James Ralph Record (27 December 1918 – 1 December 1996) is a former Alabama state senator, a former Chairman of the Madison County (Alabama) Commission, and a noted historical author. He was born in New Market, Alabama, near the Alabama-Tennessee border. Record also served as president of several local organizations such as the Alabama Space and Rocket Center, State of Alabama Historical Commission, Madison County Historical Society, The American Legion, Veterans of Foreign Wars, Elks Lodge, Burritt Museum, YMCA, Woodmen of the World, Alabama Association of County Commissioners, First Baptist Church Huntsville, and the Madison County Mental Health Association.[1]

Personal life[edit]

He married the former Lillian Marion Ahonen on June 15, 1946. They had two children, Carole D. Record and James R. Record Jr. Lillian died on February 14, 1962, after an accident. Record married the former Ruth Parker McWhorter on May 10, 1974.[2] Record enjoyed writing history and spent much of his time writing about Madison County. Record authored or co-authored over 10 books during his life. He graduated from Huntsville High School and later attending the University of Alabama in Huntsville obtaining a degree in accounting. Record also attended Howard College which today is known as Samford University in Birmingham Alabama. He was later presented with an honorary doctorate degree by Southeastern Institute of Technology.

Mr. Madison County[edit]

Marshall Space Flight Center director Dr. William R. Lucas accepting a certificate from Madison County Commission Chairman James Record and Huntsville architect Harvie Jones (1976)

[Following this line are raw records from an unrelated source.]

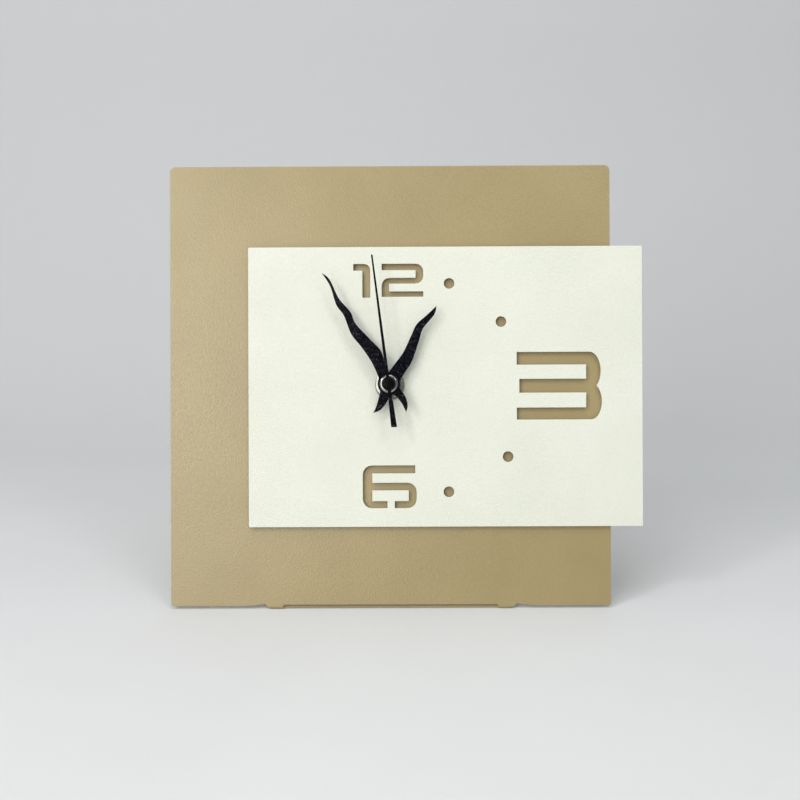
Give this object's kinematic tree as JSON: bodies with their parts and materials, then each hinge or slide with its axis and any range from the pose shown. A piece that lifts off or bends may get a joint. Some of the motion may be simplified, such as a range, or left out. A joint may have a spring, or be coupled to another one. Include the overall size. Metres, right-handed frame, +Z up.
{
  "type": "table clock",
  "caption": "Quartz table clock: oblong stencil-cut dial plate offset on a square back plate that leans on a bent sheet foot, with wave-shaped hands.",
  "frame": {"origin": "centre of the foot's flat underside, on the surface it stands on", "axes": "+Z up, dial faces -Y and its top leans back towards +Y, +X to the right when facing the dial"},
  "size_m": [0.2142, 0.0562, 0.1947],
  "materials": {
    "sand_coat": "satin sand-beige powder coat",
    "white_coat": "fine-textured off-white powder coat",
    "foam": "closed-cell adhesive foam",
    "rubber": "soft black rubber",
    "brass": "turned brass",
    "nickel": "bright nickel plate",
    "black_plastic": "black moulded plastic",
    "white_plastic": "natural white acetal",
    "steel": "bare steel",
    "magnet": "sintered ferrite magnet",
    "copper": "enamelled copper wire",
    "board": "brown paper laminate",
    "epoxy": "black epoxy drop",
    "cell_jacket": "plain printed metal jacket without text",
    "black_gloss": "gloss black lacquer"
  },
  "bodies": {
    "stand": {"back_plate": "sand_coat", "front_plate": "white_coat", "foam_pad_1": "foam", "foam_pad_2": "foam", "foam_pad_3": "foam", "foam_pad_4": "foam", "rubber_washer": "rubber", "threaded_bush": "brass", "flat_washer": "nickel", "mounting_nut": "nickel", "case_front": "black_plastic", "case_rear_cover": "black_plastic", "middle_plate": "white_plastic", "circuit_board": "board", "quartz_crystal": "nickel", "chip_blob": "epoxy", "coil_core": "steel", "coil_bobbin": "white_plastic", "coil_winding": "copper", "stator": "steel", "contact_positive": "nickel", "contact_negative": "nickel"},
    "battery": {"battery_cell": "cell_jacket"},
    "seconds": {"seconds_arbor": "steel", "seconds_wheel": "white_plastic", "second_hand": "black_gloss", "second_hand_cap": "black_gloss"},
    "rotor": {"rotor_magnet": "magnet", "rotor_pinion": "white_plastic"},
    "intermediate": {"intermediate_wheel": "white_plastic"},
    "third": {"third_wheel": "white_plastic"},
    "centre": {"centre_wheel": "brass"},
    "minute": {"cannon_pinion": "brass", "minute_hand": "black_gloss", "minute_hand_bush": "nickel"},
    "motion": {"motion_wheel": "white_plastic"},
    "hour": {"hour_wheel": "white_plastic", "hour_hand": "black_gloss", "hour_hand_bush": "brass"},
    "knob": {"setting_knob": "black_plastic"}
  },
  "joints": [
    {"name": "battery_slide", "type": "slide", "parent": "stand", "child": "battery", "axis": [0, 0.9659, -0.2588], "range_m": [0, 0.025]},
    {"name": "seconds_turn", "type": "hinge", "parent": "stand", "child": "seconds", "pos_m": [0, -0.00278, 0.0981], "axis": [0, 0.9659, -0.2588], "continuous": true},
    {"name": "rotor_turn", "type": "hinge", "parent": "stand", "child": "rotor", "pos_m": [0.00689, 0.00098, 0.11214], "axis": [0, 0.9659, -0.2588], "continuous": true},
    {"name": "intermediate_turn", "type": "hinge", "parent": "stand", "child": "intermediate", "pos_m": [0, -0.00051, 0.10655], "axis": [0, 0.9659, -0.2588], "continuous": true},
    {"name": "third_turn", "type": "hinge", "parent": "stand", "child": "third", "pos_m": [-0.00869, -0.00217, 0.10035], "axis": [0, 0.9659, -0.2588], "continuous": true},
    {"name": "centre_turn", "type": "hinge", "parent": "stand", "child": "centre", "pos_m": [0, -0.00278, 0.0981], "axis": [0, 0.9659, -0.2588], "continuous": true},
    {"name": "minute_turn", "type": "hinge", "parent": "stand", "child": "minute", "pos_m": [0, -0.00278, 0.0981], "axis": [0, 0.9659, -0.2588], "continuous": true},
    {"name": "motion_turn", "type": "hinge", "parent": "stand", "child": "motion", "pos_m": [0.0042, -0.00089, 0.10513], "axis": [0, 0.9659, -0.2588], "continuous": true},
    {"name": "hour_turn", "type": "hinge", "parent": "stand", "child": "hour", "pos_m": [0, -0.00278, 0.0981], "axis": [0, 0.9659, -0.2588], "continuous": true},
    {"name": "knob_turn", "type": "hinge", "parent": "stand", "child": "knob", "pos_m": [0.01209, -0.00015, 0.10791], "axis": [0, 0.9659, -0.2588], "continuous": true}
  ],
  "couplings": [
    {"joint": "rotor_turn", "follows": "seconds_turn", "ratio": 30},
    {"joint": "intermediate_turn", "follows": "seconds_turn", "ratio": -6},
    {"joint": "third_turn", "follows": "seconds_turn", "ratio": -0.13333},
    {"joint": "centre_turn", "follows": "seconds_turn", "ratio": 0.016667},
    {"joint": "motion_turn", "follows": "minute_turn", "ratio": -0.33333},
    {"joint": "hour_turn", "follows": "minute_turn", "ratio": 0.083333},
    {"joint": "knob_turn", "follows": "minute_turn", "ratio": 1}
  ]
}
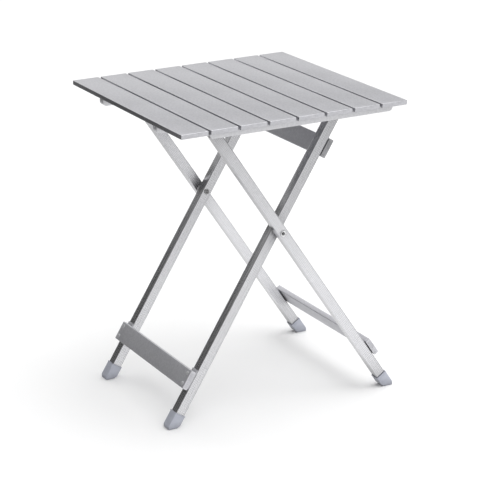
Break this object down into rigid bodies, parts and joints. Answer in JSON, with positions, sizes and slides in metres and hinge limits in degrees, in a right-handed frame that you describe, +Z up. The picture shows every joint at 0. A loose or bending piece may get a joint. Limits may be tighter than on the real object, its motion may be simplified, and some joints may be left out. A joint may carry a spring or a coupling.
{
  "type": "folding side table",
  "caption": "Low camping side table: slatted aluminium top on two crossed, ribbed leg frames that fold like scissors, with flat crossbars and plastic feet.",
  "frame": {"origin": "on the floor, in the middle of the table's footprint", "axes": "+X across the slats, +Y along the slats, +Z up"},
  "size_m": [0.4885, 0.466, 0.6],
  "materials": {
    "slat_aluminium": "satin anodised, brushed along the slat",
    "rail_aluminium": "satin mill finish",
    "leg_aluminium": "satin extruded, ribbed along its length",
    "crossbar_aluminium": "matt grey anodised",
    "rivet_steel": "bright",
    "foot_plastic": "blue grey, fine moulded grain",
    "grey_plastic": "light grey, moulded",
    "nylon": "dark grey nylon"
  },
  "bodies": {
    "inner_frame": {"inner_leg_near": "leg_aluminium", "inner_foot_near": "foot_plastic", "crossing_rivet_near": "rivet_steel", "crossing_ring_near": "nylon", "hinge_rivet_near": "rivet_steel", "inner_leg_far": "leg_aluminium", "inner_foot_far": "foot_plastic", "crossing_rivet_far": "rivet_steel", "crossing_ring_far": "nylon", "hinge_rivet_far": "rivet_steel", "inner_lower_crossbar": "crossbar_aluminium", "inner_lower_crossbar_near_plug": "grey_plastic", "inner_lower_crossbar_near_spacer": "grey_plastic", "inner_lower_crossbar_near_lower_rivet": "rivet_steel", "inner_lower_crossbar_near_upper_rivet": "rivet_steel", "inner_lower_crossbar_far_plug": "grey_plastic", "inner_lower_crossbar_far_spacer": "grey_plastic", "inner_lower_crossbar_far_lower_rivet": "rivet_steel", "inner_lower_crossbar_far_upper_rivet": "rivet_steel", "inner_upper_crossbar": "crossbar_aluminium", "inner_upper_crossbar_near_plug": "grey_plastic", "inner_upper_crossbar_near_spacer": "grey_plastic", "inner_upper_crossbar_near_lower_rivet": "rivet_steel", "inner_upper_crossbar_near_upper_rivet": "rivet_steel", "inner_upper_crossbar_far_plug": "grey_plastic", "inner_upper_crossbar_far_spacer": "grey_plastic", "inner_upper_crossbar_far_lower_rivet": "rivet_steel", "inner_upper_crossbar_far_upper_rivet": "rivet_steel"},
    "outer_frame": {"outer_leg_near": "leg_aluminium", "outer_foot_near": "foot_plastic", "slide_pin_near": "rivet_steel", "slide_bush_near": "nylon", "outer_leg_far": "leg_aluminium", "outer_foot_far": "foot_plastic", "slide_pin_far": "rivet_steel", "slide_bush_far": "nylon", "outer_lower_crossbar": "crossbar_aluminium", "outer_lower_crossbar_near_plug": "grey_plastic", "outer_lower_crossbar_near_spacer": "grey_plastic", "outer_lower_crossbar_near_lower_rivet": "rivet_steel", "outer_lower_crossbar_near_upper_rivet": "rivet_steel", "outer_lower_crossbar_far_plug": "grey_plastic", "outer_lower_crossbar_far_spacer": "grey_plastic", "outer_lower_crossbar_far_lower_rivet": "rivet_steel", "outer_lower_crossbar_far_upper_rivet": "rivet_steel"},
    "tabletop": {"slat_1": "slat_aluminium", "slat_2": "slat_aluminium", "slat_3": "slat_aluminium", "slat_4": "slat_aluminium", "slat_5": "slat_aluminium", "slat_6": "slat_aluminium", "slat_7": "slat_aluminium", "slat_8": "slat_aluminium", "inner_rail_near": "rail_aluminium", "outer_rail_near": "rail_aluminium", "rail_stop_near": "grey_plastic", "inner_rail_far": "rail_aluminium", "outer_rail_far": "rail_aluminium", "rail_stop_far": "grey_plastic"}
  },
  "joints": [
    {"name": "scissor_fold", "type": "hinge", "parent": "inner_frame", "child": "outer_frame", "pos_m": [-0.0058, 0, 0.3605], "axis": [0, 1, 0], "range_deg": [0, 66]},
    {"name": "tabletop_hinge", "type": "hinge", "parent": "inner_frame", "child": "tabletop", "pos_m": [0.1348, 0, 0.577], "axis": [0, 1, 0], "range_deg": [0, 33]}
  ],
  "couplings": [
    {"joint": "tabletop_hinge", "follows": "scissor_fold", "ratio": 0.5}
  ]
}
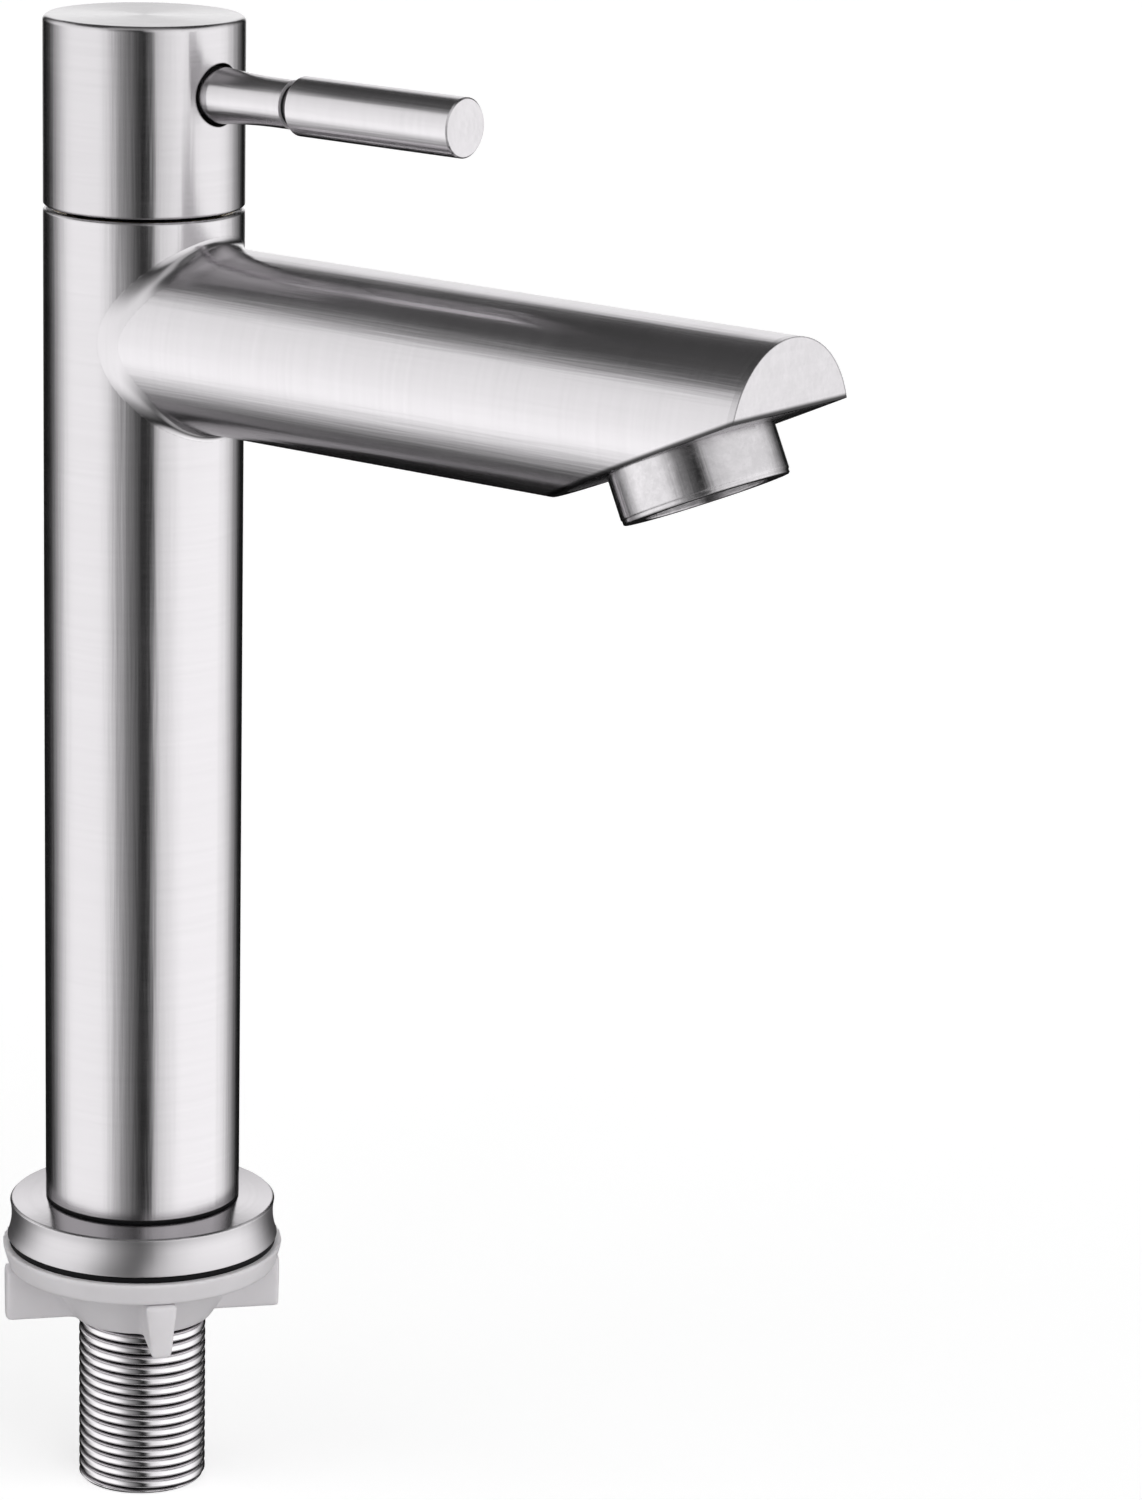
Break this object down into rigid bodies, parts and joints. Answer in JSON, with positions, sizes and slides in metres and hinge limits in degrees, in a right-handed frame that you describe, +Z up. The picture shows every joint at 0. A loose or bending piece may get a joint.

James Record is recognized for his honest, effective leadership from the 1940s to the 1980s in the development of Madison County, Alabama. He is regarded as one of Madison County Alabama's most influential citizens. Record first served as Madison County Auditor from 1948 to 1960, State Senator 1960-1962 and then as Chairman of the Madison County Commission until 1981. Under James Record’s leadership, Madison County won over 50 awards from NACO (National Association of County Officials) including the prestigious Number One County in America Award, the first #1 award for Madison County/Huntsville which are displayed in the Madison County Alabama Courthouse. Record himself also won numerous awards during his tenure, more awards than any other public official in Alabama history.[citation needed] Many large industries were also attracted to move to the Huntsville/Madison County area through business recruitment trips James Record made with other civic officials recruiting.

Other major achievements during James Record's tenure as chairman include establishment of county-wide water service provisioning, building of the Huntsville International Airport, county-wide road paving, county-wide garbage pickup, county-wide 911 house numbering, and the building of multiple parks such as the Madison County Nature Trail on Green Mountain in south Huntsville, Sharon Johnston Park, the Constitutional Walk at the Huntsville Botanical Garden and numerous ball parks throughout Madison county. Record was involved in most efforts to fund and build many of Huntsville's downtown civic buildings including the Huntsville/Madison County Public Library, the Von Braun Civic Center, Alabama Space and Rocket Center, Constitution Hall, Huntsville City Hall, and the Madison County courthouse. Record even implemented programs such as the braille trail for the blind at the Madison County Nature Trail so that the visually handicapped could experience the beauty of Madison County.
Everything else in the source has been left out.